The misery that the stoppage of the factories and the shortening of the labour time, motivated by the blockade of the slave states, has produced among the workers in the northern manufacturing districts is incredible and in daily process of growth. The other component parts of the working class do not suffer to the same extent; but they suffer severely from the reaction of the crisis in the cotton industry on the other industries, from the curtailment of the export of their own products to the North of America in consequence of the Morrill tariff and from the loss of this export to the South in consequence of the blockade. At the present moment, English interference in America has accordingly become a knife-and-fork question for the working class. Moreover, no means of inflaming its wrath against the United States is scorned by its “natural superiors”. The sole great and widely circulating workers’ organ still existing, Reynolds’s Newspaper, has been purchased expressly in order that for six months it might reiterate weekly in raging diatribes the ceterum censeo of English intervention. The working class is accordingly fully conscious that the government is only waiting for the intervention cry from below, the pressure from without, to put an end to the American blockade and English misery. Under these circumstances, the persistence with which the working class keeps silent, or breaks its silence only to raise its voice against intervention and for the United States, is admirable. This is a new, brilliant proof of the indestructible staunchness of the English popular masses, of that staunchness which is the secret of England’s greatness and which, to speak in the hyperbolic language of Mazzini, made the common English soldier seem a demi-god during the Crimean War and the Indian insurrection.

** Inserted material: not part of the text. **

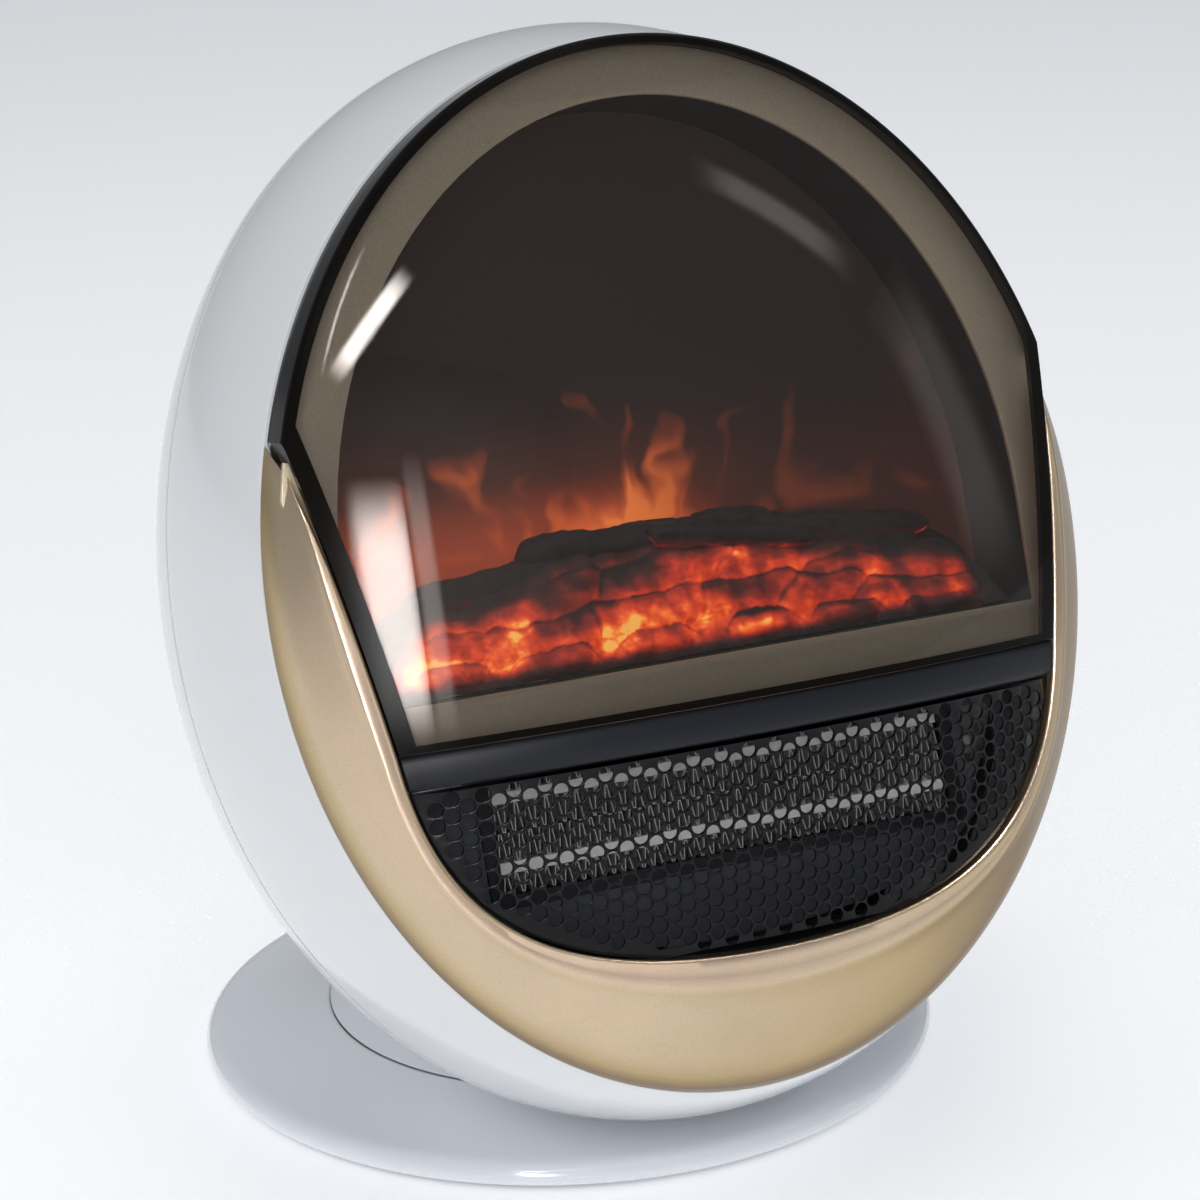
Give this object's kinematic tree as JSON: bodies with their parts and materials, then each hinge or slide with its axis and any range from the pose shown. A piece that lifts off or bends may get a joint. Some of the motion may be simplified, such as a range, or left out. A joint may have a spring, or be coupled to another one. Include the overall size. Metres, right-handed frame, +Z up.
{
  "type": "fan heater",
  "caption": "Ball-shaped electric fan heater with a smoked flame-effect window over a grille in a satin crescent, on a low swivelling base.",
  "frame": {"origin": "the swivel axis at the underside of the base plate, 2 mm above the table the feet stand on", "axes": "+Z up along the swivel axis; the window and grille face -Y; +X is on the right of a viewer who looks at the front"},
  "size_m": [0.2776, 0.2943, 0.3421],
  "materials": {
    "shell_white": "gloss white",
    "base_white": "gloss white, slightly blue",
    "champagne": "satin champagne coat",
    "smoked_window": "smoked, polished",
    "bronze_frame": "satin bronze coat",
    "dark_plastic": "fine matt",
    "gloss_black": "gloss black",
    "aluminium": "bare foil",
    "steel": "bare sheet",
    "ember_bed": "translucent, lit from below",
    "flame_sheet": "translucent, frosted",
    "circuit_board": "solder mask",
    "nylon": "natural nylon",
    "rubber": "matt",
    "rotor_plastic": "moulded",
    "ceramic_white": "fired, matt"
  },
  "bodies": {
    "base": {"base_disc": "base_white", "base_plate": "dark_plastic", "foot_1": "rubber", "foot_2": "rubber", "foot_3": "rubber", "foot_4": "rubber", "foot_5": "rubber", "tip_switch": "dark_plastic", "glide_ring": "nylon"},
    "plunger": {"tip_plunger": "nylon"},
    "crank": {"crank_arm": "nylon"},
    "fan": {"fan_rotor": "rotor_plastic"},
    "spinner": {"flame_spinner": "aluminium"},
    "knob": {"thermostat_knob": "shell_white"},
    "heat_rocker": {"rocker_heat": "gloss_black"},
    "swing_rocker": {"rocker_swing": "gloss_black"},
    "head": {"clip_ring": "steel", "swivel_neck": "base_white", "oscillation_motor": "steel", "cord_gland": "dark_plastic", "front_shell": "shell_white", "rear_shell": "shell_white", "gold_crescent": "champagne", "window_dome": "smoked_window", "divider_bar": "dark_plastic", "outlet_grille": "gloss_black", "flame_frame": "bronze_frame", "flame_box": "dark_plastic", "flame_screen": "flame_sheet", "log_bed": "ember_bed", "led_board": "circuit_board", "spinner_motor": "steel", "heat_shield": "steel", "element_frame": "dark_plastic", "fin_row_top": "aluminium", "fin_row_upper": "aluminium", "fin_row_lower": "aluminium", "fin_row_bottom": "aluminium", "heater_bar_upper": "ceramic_white", "heater_bar_lower": "ceramic_white", "thermal_cutout": "steel", "fan_housing": "dark_plastic", "rotor_bush": "rubber", "fan_motor": "steel", "control_panel": "dark_plastic", "thermostat": "ceramic_white", "switch_heat": "dark_plastic", "switch_swing": "dark_plastic"}
  },
  "joints": [
    {"name": "body_swivel", "type": "hinge", "parent": "base", "child": "head", "pos_m": [0, 0, 0], "axis": [0, 0, 1], "range_deg": [-30, 30]},
    {"name": "crank_turn", "type": "hinge", "parent": "head", "child": "crank", "pos_m": [0, 0.03, 0], "axis": [0, 0, 1], "range_deg": [-120, 120]},
    {"name": "fan_spin", "type": "hinge", "parent": "head", "child": "fan", "pos_m": [0, -0.07982, 0.09693], "axis": [1, 0, 0], "continuous": true},
    {"name": "flame_spin", "type": "hinge", "parent": "head", "child": "spinner", "pos_m": [0, -0.07618, 0.16524], "axis": [1, 0, 0], "continuous": true},
    {"name": "knob_turn", "type": "hinge", "parent": "head", "child": "knob", "pos_m": [-0.026, 0.04765, 0.22119], "axis": [0, -0.9494, 0.314], "range_deg": [0, 270]},
    {"name": "heat_rock", "type": "hinge", "parent": "head", "child": "heat_rocker", "pos_m": [0.008, 0.0486, 0.22088], "axis": [1, 0, 0], "range_deg": [-12, 12]},
    {"name": "swing_rock", "type": "hinge", "parent": "head", "child": "swing_rocker", "pos_m": [0.03, 0.0486, 0.22088], "axis": [1, 0, 0], "range_deg": [0, 24]},
    {"name": "plunger_slide", "type": "slide", "parent": "base", "child": "plunger", "axis": [0, 0, -1], "range_m": [0, 0.0025], "stiffness_N_per_m": 60, "springref_m": 0.004}
  ],
  "couplings": [
    {"joint": "crank_turn", "follows": "body_swivel", "ratio": -4}
  ]
}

The following report on a great workers’ meeting that took place yesterday in Marylebone, the most populous district of London, may serve to characterise the “policy” of the working class:
Mr. Steadman, the chairman, opened the meeting with the remark that the question was one of a decision on the part of the English people in regard to the reception of Messrs. Mason and lidell.
“It has to be considered whether these gentlemen were coming here to free the slaves from their chains or to forge a new link for these chains.”
Mr. Votes:
“On the present occasion the working class dare not keep silent. The two gentlemen who are sailing across the Atlantic Ocean to our country are the agents of slaveholding and tyrannical states. They are in open rebellion against the lawful Constitution of their country and come here to induce our government to recognise the independence of the slave states. It is the duty of the working class to pronounce its opinion now, if the English government is not to believe that we regard its foreign policy with indifference. We must show that the money expended by this people on the emancipation of slaves cannot be allowed to be .uselessly squandered. Had our government acted honestly, it would have supported the Northern states heart and soul in suppressing this fearful rebellion.”
After a detailed defence of the Northern states and the observation that “Mr. Lovejoy’s violent tirade against England was called forth by the slanders of the English press”, the speaker proposed the following motion:
“This meeting resolves that the agents of the rebels, Mason and Slidell, now on the way from America to England, are absolutely unworthy of the moral sympathies of the working class of this country, since they are slaveholders as well as the confessed agents of the tyrannical faction that is at this very moment in rebellion against the American republic and the sworn enemy of the social and political rights of the working class in all countries.”
Mr. Whynne supported the motion. It was, however, selfunderstood that every personal insult to Mason and Slidell must be avoided during their stay in London.
Mr. Nichols, a resident “of the extreme North of the United States”, as he announced, who was in fact sent to the meeting by Messrs. Yancey and Mann as the advocatus diaboli, protested against the motion.
“I am here, because here freedom of speech prevails. With us at home, the government has permitted no man to open his mouth for three months. Liberty has been crushed not only in the South, but also in the North. The war has many opponents in the North, but they dare not speak. No less than two hundred newspapers have been suppressed or destroyed by the mob. The Southern states have the same right to secede from the North as the United States had to separate from England.”
Despite the eloquence of Mr. Nichols, the first motion was carried unanimously. He now sprang up afresh:
“If they reproached Messrs. Mason and Slidell with being slaveholders, the same thing would apply to Washington and Jefferson, etc.”
Mr. Beales refuted Nichols in a detailed speech and then brought forward a second motion:
“In view of the ill-concealed efforts of The Times and other misleading journals to misrepresent English public opinion on all American affairs; to embroil us in war with millions of our kinsmen on any pretext whatever, and to take advantage of the perils currently threatening the republic to defame democratic institutions, this meeting regards it as the very special duty of the workers, since they are not represented in the Senate of the nation, to declare their sympathy with the United States in their titanic struggle for the maintenance of the Union; to denounce the shameful dishonesty and advocacy of slaveholding on the part of The Times and kindred aristocratic journals; to express themselves most emphatically in favour of the strictest policy of non-intervention in affairs of the United States and in favour of the settlement of all matters that may be in dispute by commissioners or arbitration courts nominated by both a sides; to denounce the war policy of the organ of the stock exchange swindlers and to express the warmest sympathy with the strivings of the Abolitionists for a final solution of the slave question.”
This motion was unanimously adopted, as well as the final motion
“to forward to the American government per medium of Mr. Adams a copy of the resolutions framed, as an expression of the feelings and opinions of the working class of England”.